## Start
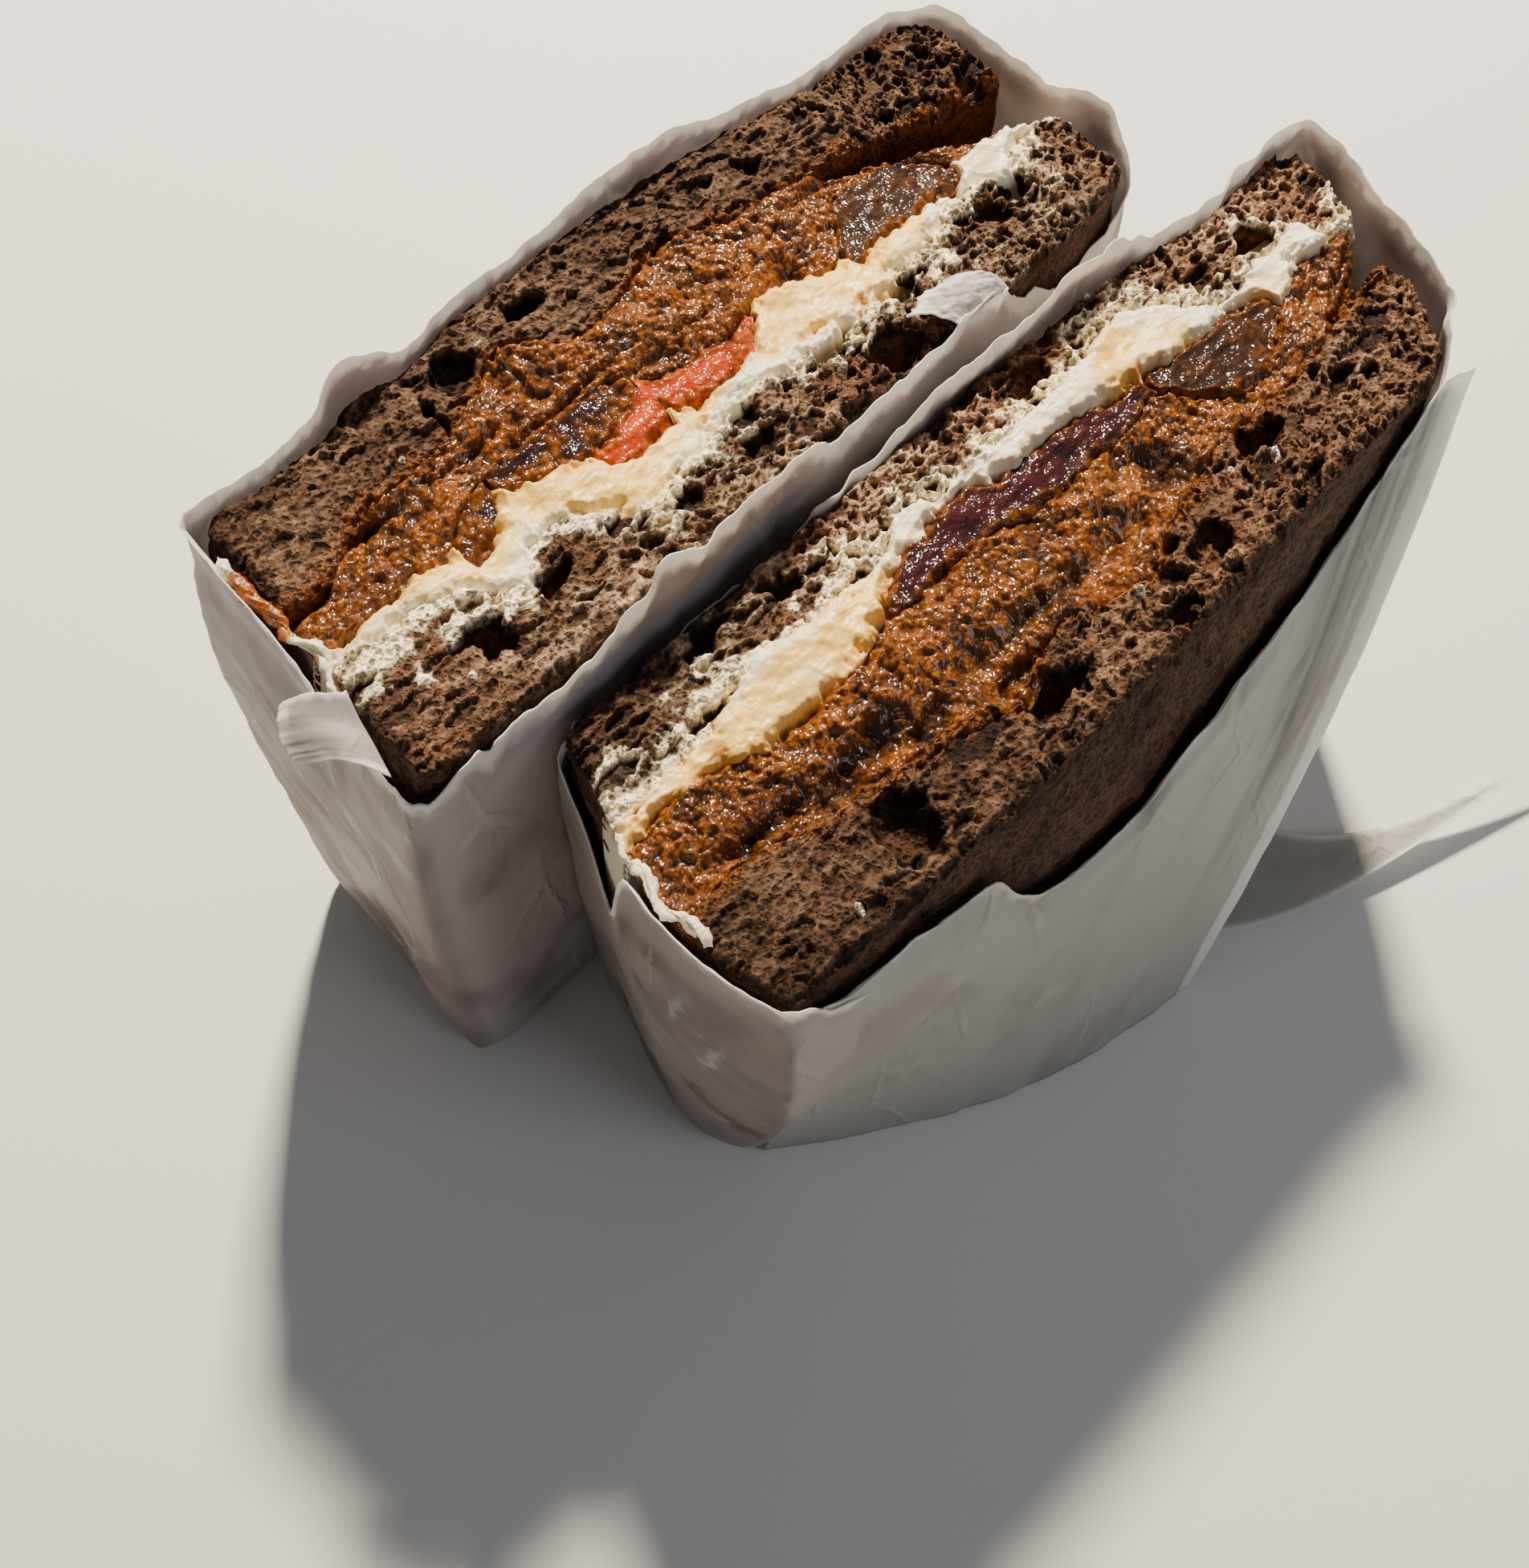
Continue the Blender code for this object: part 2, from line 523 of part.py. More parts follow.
def web():
    """The crumpled fold between the two bags at their near end."""
    z = np.linspace(0.3, 30, 6)
    pleat = np.array([-54.0, -53.5, -54.0])
    walls = []
    for half in ("left", "right"):
        x = np.full_like(z, -54 - HALF_SHIFT[half][0])
        wall = BREAD_INSIDE[half](x) - PAPER_MARGIN - 0.3
        walls.append(settle(half, x, wall, z - CUT_HEIGHT[half])[:, 1])
    share = np.linspace(0, 1, len(pleat))
    grid = np.zeros((len(z), len(pleat), 3))
    grid[..., 0] = pleat[None, :] - 0.05 * z[:, None]
    grid[..., 1] = walls[0][:, None] + (walls[1] - walls[0])[:, None] * share[None, :]
    grid[..., 2] = z[:, None]
    return sheet(grid, PAPER)


PANEL_TOP = curve((-58, -9), (-52, -11.5), (-38, -14.5), (-30, -24.5), (-15, -27.5), (0, -22.5),
                  (20, -14.5), (30, -11.5), (50, -3.5), (58, -3.5), (65, -8))


def side_panel():
    """The loose outer sheet on the right half, hanging from under the rim to the table."""
    half = "right"
    share = np.linspace(0, 1, 12)
    drop = np.linspace(0, 1, 5)
    x = -58 + (65 + 58) * share
    wall = BREAD_OUTSIDE[half](np.minimum(x, 55)) + PAPER_MARGIN + PAPER
    top = settle(half, x, wall, PANEL_TOP(x))
    near, far = np.array([-59.0, -44.0, 0.9]), np.array([9.0, -74.0, 0.9])
    foot = near + (far - near) * share[:, None]
    foot[:, 1] -= 6 * np.sin(np.pi * share)
    grid = top[None] + (foot - top)[None] * drop[:, None, None]
    grid[..., 1] -= 2.0 * np.sin(np.pi * drop)[:, None] * (0.3 + share)[None, :]
    layout_x = np.clip(grid[1:, :, 0] - HALF_SHIFT[half][0], -66, 65)
    clear = BREAD_OUTSIDE[half](layout_x) + PAPER_MARGIN + 2.2 * PAPER
    bag_wall = settle(half, layout_x, clear, grid[1:, :, 2] - CUT_HEIGHT[half])
    grid[1:, :, 1] = np.minimum(grid[1:, :, 1], bag_wall[..., 1])
    return sheet(grid, PAPER)


def tail():
    """The loose corner of the wrap, lying out beyond the right half's far side."""
    across = np.linspace(0, 1, 4)
    along = np.linspace(0, 1, 7)
    near_side = np.array([[4, -40, 0.7], [12, -76, 0.7], [21, -80, 0.7], [80, -92, 7]], float)
    far_side = np.array([[40, -40, 0.7], [36, -68, 0.7], [37, -78, 1.5], [80, -91, 7]], float)

    def bezier(p):
        t = along[:, None]
        return ((1 - t) ** 3 * p[0] + 3 * t * (1 - t) ** 2 * p[1] + 3 * t * t * (1 - t) * p[2]
                + t ** 3 * p[3])

    grid = bezier(far_side)[None] * across[:, None, None]
    grid = grid + bezier(near_side)[None] * (1 - across)[:, None, None]
    return sheet(grid, PAPER)


def tongue():
    """The torn flap that folds out at the left half's near end."""
    across = np.linspace(-2.5, -15, 6)
    out = np.array([-64.6, -66.5, -68.5, -70.0])
    drop = np.array([-2.0, -2.6, -4.4, -7.5])
    v, x = np.meshgrid(across, out)
    z = np.repeat(drop[:, None], 6, axis=1) - 0.28 * (-2.5 - v)
    x = x - 0.08 * (v + 15)
    return sheet(settle("left", x, v, z), PAPER)


def keep_main_body(mesh):
    """Drop loose scraps and fill sealed hollows: only the largest closed surface stays."""
    bm = bmesh.new()
    bm.from_mesh(mesh)
    bmesh.ops.triangulate(bm, faces=bm.faces)
    seen, surfaces = set(), []
    for start in bm.faces:
        if start in seen:
            continue
        surface, waiting = [], [start]
        seen.add(start)
        while waiting:
            face = waiting.pop()
            surface.append(face)
            for edge in face.edges:
                for other in edge.link_faces:
                    if other not in seen:
                        seen.add(other)
                        waiting.append(other)
        surfaces.append(surface)
    surfaces.sort(key=len)
    for surface in surfaces[:-1]:
        bmesh.ops.delete(bm, geom=surface, context="FACES")
    bm.to_mesh(mesh)
    bm.free()


def paper_wrap(material):
    """The whole wrap as one closed body: two bags, the hinge, the loose side and the flaps."""
    scraps = bpy.data.collections.new("wrap_parts")
    bpy.context.scene.collection.children.link(scraps)
    for name, (points, faces) in {"bag_right": bag("right"), "hinge": hinge(), "web": web(),
                                  "side": side_panel(), "tail": tail(),
                                  "tongue": tongue()}.items():
        scraps.objects.link(bpy.data.objects.new(name, closed_mesh(name, points, faces)))
    wrap = add_object("paper_wrap", closed_mesh("paper_wrap", *bag("left")), material)
    union = wrap.modifiers.new("union", "BOOLEAN")
    union.operation = "UNION"
    union.operand_type = "COLLECTION"
    union.collection = scraps
    union.solver = "EXACT"
    bpy.context.view_layer.update()
    evaluated = wrap.evaluated_get(bpy.context.evaluated_depsgraph_get())
    joined = bpy.data.meshes.new_from_object(evaluated)
    wrap.modifiers.clear()
    keep_main_body(joined)
    wrap.data = joined
    for scrap in list(scraps.objects):
        bpy.data.objects.remove(scrap, do_unlink=True)
    bpy.data.collections.remove(scraps)
    return wrap


for old in list(bpy.data.objects):
    bpy.data.objects.remove(old, do_unlink=True)

RYE = finish("rye_bread", (0.085, 0.040, 0.022), 0.85)
SPREAD = finish("chunky_spread", (0.36, 0.125, 0.022), 0.3)
CREAM = finish("cream_cheese", (0.82, 0.74, 0.55), 0.5)
ROASTED = {
    "aubergine_end": finish("aubergine_end", (0.045, 0.018, 0.022), 0.25),
    "aubergine_strip": finish("aubergine_strip", (0.050, 0.016, 0.022), 0.25),
    "aubergine_skin": finish("aubergine_skin", (0.030, 0.014, 0.016), 0.3),
    "roast_slice": finish("roast_slice", (0.085, 0.040, 0.028), 0.3),
    "red_pepper": finish("red_pepper", (0.55, 0.090, 0.025), 0.3),
}
PAPER_WHITE = finish("greaseproof_paper", (0.72, 0.71, 0.69), 0.6)

for side in ("left", "right"):
    food(side, RYE, SPREAD, CREAM, ROASTED)
paper_wrap(PAPER_WHITE)
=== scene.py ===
"""Looks of the halved rye sandwich in its paper wrap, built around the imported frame.

Sizes are in millimetres and become metres where a mesh is made. Each half is laid out straight,
x along it, v across it towards its outer slice, z up from the cut face; settle() then swells,
leans and turns it into place, as the frame has it.
"""
import math

import bpy
import numpy as np
from mathutils import Matrix, Vector


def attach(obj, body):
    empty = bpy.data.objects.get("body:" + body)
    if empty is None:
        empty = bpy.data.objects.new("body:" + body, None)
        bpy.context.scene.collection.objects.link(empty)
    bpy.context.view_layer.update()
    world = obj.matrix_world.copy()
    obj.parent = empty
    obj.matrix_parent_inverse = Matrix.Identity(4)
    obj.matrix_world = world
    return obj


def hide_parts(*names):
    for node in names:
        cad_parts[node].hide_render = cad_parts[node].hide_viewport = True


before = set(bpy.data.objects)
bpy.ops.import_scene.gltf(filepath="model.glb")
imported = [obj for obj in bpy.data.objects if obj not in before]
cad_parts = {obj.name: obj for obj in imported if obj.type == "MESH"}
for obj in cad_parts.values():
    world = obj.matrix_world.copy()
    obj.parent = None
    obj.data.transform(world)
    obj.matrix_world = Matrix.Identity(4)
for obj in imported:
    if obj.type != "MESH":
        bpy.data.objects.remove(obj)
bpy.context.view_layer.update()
MM = 0.001

# The table, the lights and the camera
# A pale matt table, a bright soft box up behind the far ends, where the sun stood, and a pale
# room all round. The camera looks down on the cut faces from the near right corner.

CAMERA_PLACE = (-102.88, -70.53, 250.81)
CAMERA_RIGHT = (0.6986, -0.7139, 0.0477)
CAMERA_UP = (0.6399, 0.6532, 0.4049)
CAMERA_BACK = (-0.3203, -0.2523, 0.9131)
FOCAL_LENGTH, SENSOR = 37.44, 36.0
TABLE_SIZE = 3000.0
# Each soft box: place, size, power, colour; and the point they are turned to
SOFT_BOXES = {
    "sun_side": ((430, 520, 740), 90, 30.0, "#fff0d8"),
    "room_side": ((200, -700, 500), 400, 1.2, "#eef3ff"),
}
LIT_POINT = (0, 0, 60)
ROOM_COLOUR, ROOM_STRENGTH = "#f4f2ef", 0.15


def linear(colour):
    """sRGB hex to linear RGB: the sRGB curve undone on each channel."""
    channels = np.array([int(colour[k:k + 2], 16) / 255 for k in (1, 3, 5)])
    return np.where(channels <= 0.04045, channels / 12.92, ((channels + 0.055) / 1.055) ** 2.4)


def node(tree, kind, links=None, **settings):
    """Adds a node: settings are its properties, links its inputs, as values or sockets."""
    new = tree.nodes.new(kind)
    for name, value in settings.items():
        setattr(new, name, value)
    for name, value in (links or {}).items():
        if isinstance(value, bpy.types.NodeSocket):
            tree.links.new(value, new.inputs[name])
        else:
            new.inputs[name].default_value = value
    return new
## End
◆ **What you will do**:
Your output shall consist solely of the lines from the line with "0.040, 0.022), 0.85)" to the line with "imported = [obj", reproduced exactly, both ends included.

◆ **Response to this task**:
RYE = finish("rye_bread", (0.085, 0.040, 0.022), 0.85)
SPREAD = finish("chunky_spread", (0.36, 0.125, 0.022), 0.3)
CREAM = finish("cream_cheese", (0.82, 0.74, 0.55), 0.5)
ROASTED = {
    "aubergine_end": finish("aubergine_end", (0.045, 0.018, 0.022), 0.25),
    "aubergine_strip": finish("aubergine_strip", (0.050, 0.016, 0.022), 0.25),
    "aubergine_skin": finish("aubergine_skin", (0.030, 0.014, 0.016), 0.3),
    "roast_slice": finish("roast_slice", (0.085, 0.040, 0.028), 0.3),
    "red_pepper": finish("red_pepper", (0.55, 0.090, 0.025), 0.3),
}
PAPER_WHITE = finish("greaseproof_paper", (0.72, 0.71, 0.69), 0.6)

for side in ("left", "right"):
    food(side, RYE, SPREAD, CREAM, ROASTED)
paper_wrap(PAPER_WHITE)
=== scene.py ===
"""Looks of the halved rye sandwich in its paper wrap, built around the imported frame.

Sizes are in millimetres and become metres where a mesh is made. Each half is laid out straight,
x along it, v across it towards its outer slice, z up from the cut face; settle() then swells,
leans and turns it into place, as the frame has it.
"""
import math

import bpy
import numpy as np
from mathutils import Matrix, Vector


def attach(obj, body):
    empty = bpy.data.objects.get("body:" + body)
    if empty is None:
        empty = bpy.data.objects.new("body:" + body, None)
        bpy.context.scene.collection.objects.link(empty)
    bpy.context.view_layer.update()
    world = obj.matrix_world.copy()
    obj.parent = empty
    obj.matrix_parent_inverse = Matrix.Identity(4)
    obj.matrix_world = world
    return obj


def hide_parts(*names):
    for node in names:
        cad_parts[node].hide_render = cad_parts[node].hide_viewport = True


before = set(bpy.data.objects)
bpy.ops.import_scene.gltf(filepath="model.glb")
imported = [obj for obj in bpy.data.objects if obj not in before]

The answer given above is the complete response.